When describing the types of readers that the media may encounter, he emphasized that there are two types of readers, ‘sheep-like’ and ‘critical thinking’ readers. “The first kind are (with all due respect) quite sheep-like, and that’s unthinking, blindly following, blindly consuming, what they’re told, and then there’s the second audience, more critical thinking. High expectations, they’re smart but skeptical and demanding credible, concrete, even verifiable evidence,” said Jordan.


Jordan then recalled his first encounter with Chinese students in the Czech Republic when teaching in Prague. Students and teachers from Hong Kong Baptist University met Professor Jordan in 2008 and 2009, and asked him to teach in Hong Kong.


“These students were appreciative of this opportunity. These young Chinese were very enthusiastic, very appreciative of the ability to leave the mainland. To be studying in English overseas, but also to learn about the world around them,” said Jordan. He also remarked that Chinese students immersed themselves in Facebook, social media, and the world. Interacting with those students in the Czech Republic and Hong Kong allowed Jordan to learn Chinese’s actual auspices, and conversely for his Chinese students to know an American like him.


In mainland China, Jordan noted that the past held sway over their present. “This is important to know because I came across many friends and colleagues and students who were very appreciative, deeply appreciative to the Chinese government, the Communist Party of China, to President Xi Jinping. That they were genuinely, it seems, very appreciative because they all had memories from their grandparents and before of hard times. Of deprivation, of famine, of death.”


In terms of portraying China on the global stage, Jordan noted, “The Chinese were very frustrated and had been for many years as to how the International Community was perceiving of their growth, of their expansion of their efforts globally and President Xi, for several years now, has spoken of the need for the Chinese, for Chinese media to ‘tell China’s stories well.’”


Jordan realized that while the Chinese people were good at storytelling, there was a problem with projecting their message with the Western world. Jordan remarked: “When it came to the Western audience, they were struggling with how to effectively, persuasively tell their stories.” He realized that storytelling was part of China’s efforts to project soft power.

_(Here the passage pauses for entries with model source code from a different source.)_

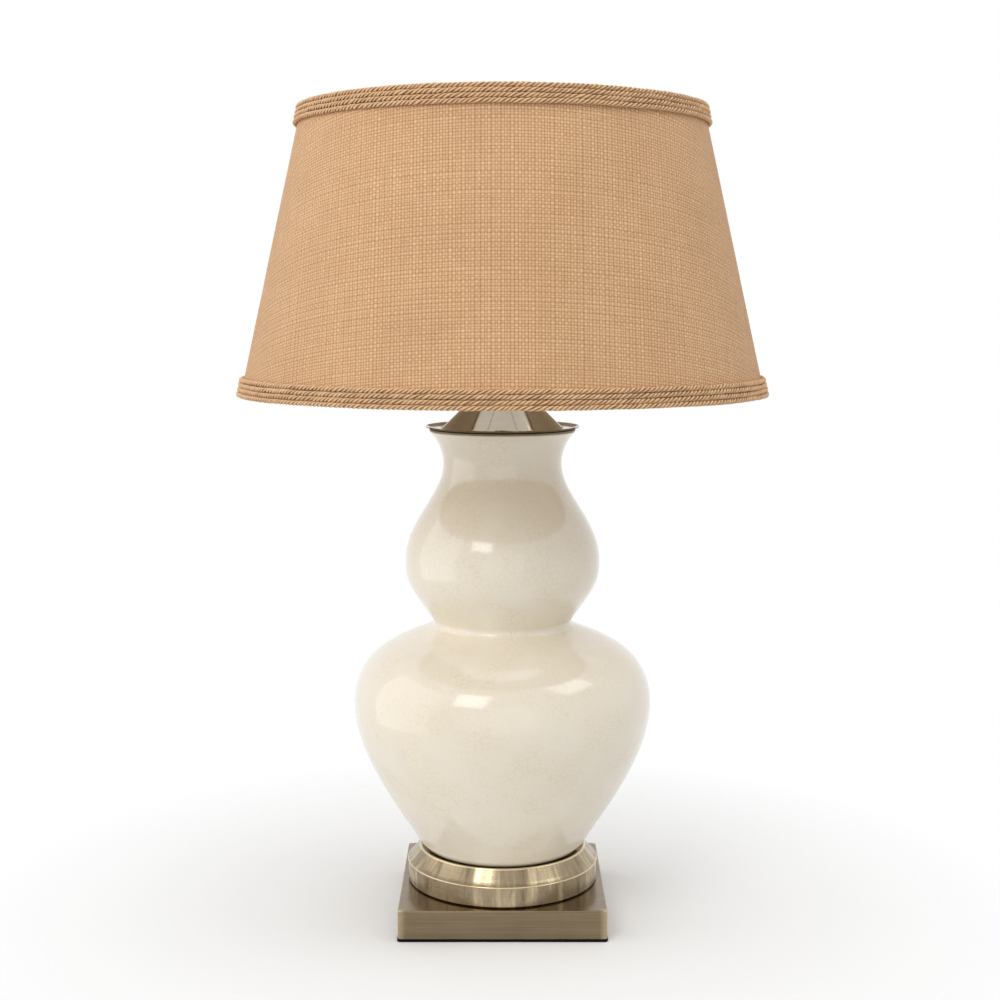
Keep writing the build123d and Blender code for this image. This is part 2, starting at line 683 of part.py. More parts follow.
with BuildPart() as socket_insulator:
    with BuildSketch(Plane.XY.offset(SHELL_BOTTOM)):
        ring_sketch(INSULATOR_INNER_R, INSULATOR_OUTER_R)
    extrude(amount=SCREW_SHELL_TOP - SHELL_BOTTOM)
    with BuildSketch(FRONT):
        Circle(SHAFT_SLOT_R)
        with Locations((0, -NOTCH_DEPTH / 2)):
            Rectangle(2 * SHAFT_SLOT_R, NOTCH_DEPTH)
    extrude(amount=INSULATOR_OUTER_R, mode=Mode.SUBTRACT)

# Moulded body with a flat at each side for a terminal and a bore for the shaft.
with BuildPart() as switch_body:
    with BuildSketch(Plane.XY.offset(SWITCH_BODY_BOTTOM)):
        Circle(SWITCH_BODY_R)
    extrude(amount=SWITCH_BODY_TOP - SWITCH_BODY_BOTTOM)
    chamfer(switch_body.edges().group_by(Axis.Z)[0], SWITCH_BODY_CHAMFER)
    for side in (-1, 1):
        flat_plane = Plane(origin=(side * TERMINAL_FLAT_X, 0, TERMINAL_Z), z_dir=(side, 0, 0))
        with BuildSketch(flat_plane):
            Rectangle(2 * SWITCH_BODY_R, TERMINAL_FLAT_H)
        extrude(amount=SWITCH_BODY_R, mode=Mode.SUBTRACT)
        with BuildSketch(flat_plane):
            Circle(TERMINAL_SHANK_R + THREAD_GAP)
        extrude(amount=-TERMINAL_SHANK_L - SEAT_GAP, mode=Mode.SUBTRACT)
    with BuildSketch(FRONT.offset(SHAFT_INNER_Y - SEAT_GAP)):
        Circle(SHAFT_R + THREAD_GAP)
    extrude(amount=SWITCH_BODY_R, mode=Mode.SUBTRACT)

with BuildPart() as terminal_screws:
    for side in (-1, 1):
        flat_plane = Plane(origin=(side * TERMINAL_FLAT_X, 0, TERMINAL_Z), z_dir=(side, 0, 0))
        with BuildSketch(flat_plane):
            Circle(TERMINAL_SHANK_R)
        extrude(amount=-TERMINAL_SHANK_L)
        with BuildSketch(flat_plane):
            Circle(TERMINAL_HEAD_R)
        extrude(amount=TERMINAL_HEAD_T)
        with BuildSketch(flat_plane.offset(TERMINAL_HEAD_T)):
            Rectangle(2 * TERMINAL_HEAD_R, TERMINAL_SLOT_W)
        extrude(amount=-TERMINAL_SLOT_DEPTH, mode=Mode.SUBTRACT)

# Drawn metal cup that takes the bulb's thread.
with BuildPart() as screw_shell:
    with BuildSketch(Plane.XY.offset(SWITCH_BODY_TOP)):
        ring_sketch(SCREW_SHELL_FLOOR_R, SCREW_SHELL_OUTER_R)
    extrude(amount=SCREW_SHELL_OUTER_R - SCREW_SHELL_INNER_R)
    with BuildSketch(Plane.XY.offset(SWITCH_BODY_TOP)):
        ring_sketch(SCREW_SHELL_INNER_R, SCREW_SHELL_OUTER_R)
    extrude(amount=SCREW_SHELL_TOP - SWITCH_BODY_TOP)

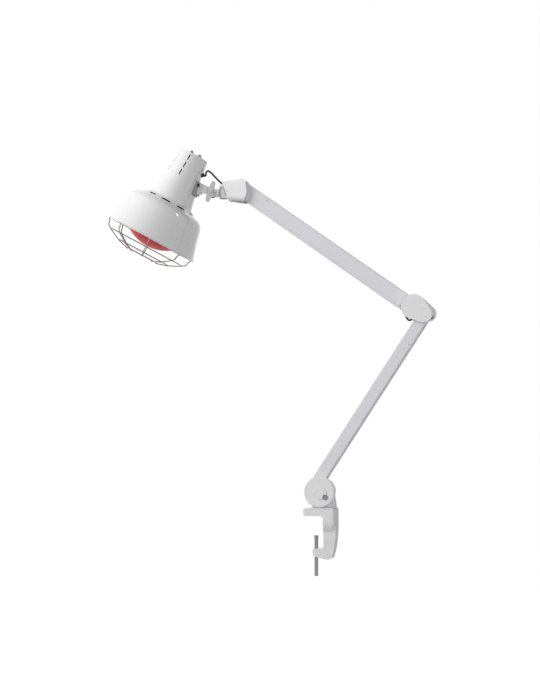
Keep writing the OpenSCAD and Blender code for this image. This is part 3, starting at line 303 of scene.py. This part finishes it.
def tube(name, path, r, sides):
    """A tube along path, closed by a flat face at each end."""
    verts, faces = [], []
    across = Vector((0, 1, 0))
    n = len(path)
    for i, p in enumerate(path):
        t = (path[min(i + 1, n - 1)] - path[max(i - 1, 0)]).normalized()
        side = t.cross(across).normalized()
        top = side.cross(t).normalized()
        for k in range(sides):
            a = 2 * math.pi * k / sides
            verts.append(p + side * r * math.cos(a) + top * r * math.sin(a))
    for i in range(n - 1):
        for k in range(sides):
            a, b = i * sides + k, i * sides + (k + 1) % sides
            faces.append((a, b, b + sides, a + sides))
    faces.append(tuple(reversed(range(sides))))
    faces.append(tuple((n - 1) * sides + k for k in range(sides)))
    mesh = bpy.data.meshes.new(name)
    mesh.from_pydata([tuple(v) for v in verts], [], faces)
    mesh.update()
    for poly in mesh.polygons:
        poly.use_smooth = len(poly.vertices) == 4
    obj = bpy.data.objects.new(name, mesh)
    bpy.context.collection.objects.link(obj)
    obj.data.materials.append(MATERIALS["black_rubber"])
    return obj


def route(points, turn=Matrix.Identity(4)):
    """The source's own route, from its x and z in millimetres."""
    return spline([turn @ Vector((x / 1000, 0, z / 1000)) for x, z in points], ROUTE_STEPS)


def lead(name, node, path):
    """A stretch of lead along path, shown in place of the node, which is hidden."""
    obj = tube(name, path, LEAD_R, LEAD_SIDES)
    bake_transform(obj)
    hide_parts(node)


# The head's two stretches lie in its plane, which is turned about the pan pin at rest
PAN_PIN = Vector((-0.2023983, 0, 0))
REST_PAN = math.radians(5)
head_turn = (Matrix.Translation(PAN_PIN) @ Matrix.Rotation(REST_PAN, 4, "Z")
             @ Matrix.Translation(-PAN_PIN))
neck_route = route([
    (-254.3, 726.2), (-250.6, 724.0), (-247.0, 721.9), (-243.5, 720.7), (-241.0, 721.9), (-240.3, 725.2),
    (-239.9, 728.6), (-237.6, 731.0), (-234.6, 731.0), (-231.9, 729.4), (-229.9, 727.7)], head_turn)
arm_route = route([
    (-229.9, 727.7), (-227.95, 726.17), (-222.9, 720.4), (-214.9, 711.7), (-208.4, 705.4),
    (-202.4, 701.4), (-195.9, 700.1), (-188.9, 700.0)], head_turn)
elbow_route = route([
    (212.58, 390.45), (210.28, 396.95), (206.08, 401.35), (200.08, 400.35), (195.48, 398.95),
    (191.48, 402.35), (188.48, 407.95), (185.28, 414.35), (182.48, 420.35), (179.08, 425.95),
    (174.08, 431.45)])
# The lead at the elbow crosses two joints, so it is cut in two at this point of its route
ELBOW_CUT = 33

lead("neck_lead_sheath", "neck_lead", neck_route)
lead("arm_lead_sheath", "arm_lead", arm_route)
lead("elbow_lead_low", "elbow_lead", elbow_route[:ELBOW_CUT + 1])
lead("elbow_lead_high", "elbow_lead", elbow_route[ELBOW_CUT:])
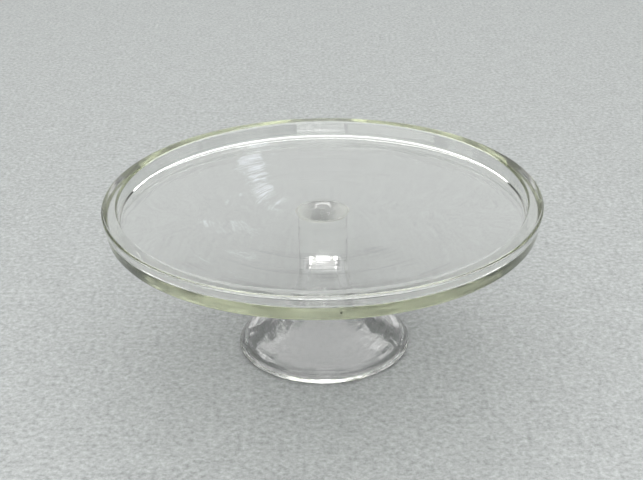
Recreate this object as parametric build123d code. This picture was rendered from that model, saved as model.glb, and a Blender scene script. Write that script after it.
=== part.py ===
from build123d import *
from math import atan2, pi, tan
import os

# Clear glass cake stand in two pressings: a raised-rim plate, and a pedestal whose stem is solid
# at the top and hollow from below. Millimetres, +Z up, origin at the centre of the resting ring.

# Driving dimensions
overall_height = 115.0
plate_diameter = 300.0
plate_depth = 17.2          # rim top down to the plate's underside
floor_thickness = 6.8
rim_width = 10.5            # across the rim's top face, edge to edge
rim_edge_radius = 2.0
rim_under_radius = 2.5
rim_taper = 3.2             # how far the outer wall leans in towards the underside
recess_fillet = 2.2         # where the recess wall meets the plate's floor
recess_draft = 0.4          # how far the recess wall leans in towards the floor
stem_diameter = 34.4
stem_collar = 1.5           # flare where the stem meets the plate
straight_stem_end = 58.0    # height where the outside starts to flare
flare_height = 36.0
flare_radius = 22.5
shoulder_diameter = 107.0
shoulder_height = 10.2
foot_diameter = 122.0
foot_bead_radius = 1.9
resting_ring_width = 2.5
hollow_diameter = 18.4      # upper end of the hollow inside the stem
hollow_dome_start = 57.0    # height where the hollow's domed crown begins
hollow_top = 66.0

# Heights and radii that follow from them
underside = overall_height - plate_depth
plate_floor = underside + floor_thickness
plate_radius = plate_diameter / 2
recess_radius = plate_radius - rim_width
rim_lean = atan2(rim_taper, plate_depth)
rim_corner = plate_radius + rim_edge_radius * (1 / tan(pi / 4 - rim_lean / 2) - 1)  # before rounding
stem_radius = stem_diameter / 2
shoulder_radius = shoulder_diameter / 2
foot_radius = foot_diameter / 2
hollow_radius = hollow_diameter / 2
bead_centre = foot_radius - foot_bead_radius
ring_inner_radius = bead_centre - resting_ring_width


def turned(outline):
    """Solid of revolution about +Z from a closed outline drawn as (radius, height)."""
    with BuildPart() as part:
        with BuildSketch(Plane.XZ):
            add(outline)
            make_face()
        revolve(axis=Axis.Z)
    return part.part


def plate():
    """Flat disc with a thick raised rim that leans out; every edge is fire-polished round."""
    corners = [
        (0, plate_floor, 0),
        (recess_radius - recess_draft, plate_floor, recess_fillet),
        (recess_radius, overall_height, rim_edge_radius),
        (rim_corner, overall_height, rim_edge_radius),
        (rim_corner - rim_taper, underside, rim_under_radius),
        (0, underside, 0),
    ]
    with BuildLine() as outline:
        side = FilletPolyline([(r, z) for r, z, _ in corners], radius=[rad for _, _, rad in corners[1:-1]])
        Line(side @ 1, side @ 0)
    return turned(outline.line)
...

He continued: “I also learned that this was part of a broader campaign of China’s soft power campaign. Hard power, meaning military or economic power. In this case, cultural power or the use of Media, the Arts, entertainment, film, but especially Media.” Jordan told the audience that the Chinese government had invested heavily in their media outlets (CCTV, CGTN, China Daily, and The Global Times.) The Chinese wanted to win hearts and minds. Hearing China well was their goal, and Jordan helped with how to get their message through.


Jordan said: “Therein lies the challenge is how to present this as a true win-win because the Chinese, one of the problems with the Chinese, with Chinese communicators is that they tend to speak in quite flowery terms. They also tend from our perspective, from a Western journalistic skeptical perspective, they rarely back their words.” Jordan told the audience that the Chinese tended to use eloquent and vague terms. But there was no concrete evidence.


Regarding the aggressive Weltpolitik policy in Jinping’s China, Jordan said that postering is pointless. Jordan said: “Now it’s been going on for a year, or two years. The Chinese are very smart people. They will assess, I imagine, all this with the Ministry of Foreign Affairs. We’re getting tough; we’re cheering them on to get tougher, to get muscular with their words and their deeds, but is it working? Quite simply, is it working? What are you achieving versus antagonizing?”


Jordan’s big takeaway at the seminar was a three-pronged chart where he identified where readers would lie (Pro-China, Anti-China, and In-Between). Jordan said, “We have the Anti-China crowd. They’re anti-China for some reason, and nothing positive will ever change their mind on China. They hate China for some reason; they hate the Chinese for some reason. There’s no budging them. You should write them off. On the other end of the spectrum is the Pro-China crowd. For some reason, they love China; they love the Chinese, and nothing negative you tell them about China will ever puncture their notion about China and the Chinese. They are on the Chinese side, and then there are those in-between, those on the fence who could swing either way.”


Jordan taught his colleagues the trick to target the middle crowd, and he told the audience it was key to provide evidence. He concluded saying, “The most effective way to reach that audience, that smart but skeptical audience is with concrete, credible, and verifiable evidence because that touches the mind of a skeptic. If you present your evidence with hyperlinks to primary sources showing your evidence, on the other hand, to humanize, put a human face because that could touch the heart of a skeptic.” He said that there must be proof present in the actions of what China was doing. To show people that what is worthwhile, there must be verifiable evidence and proof.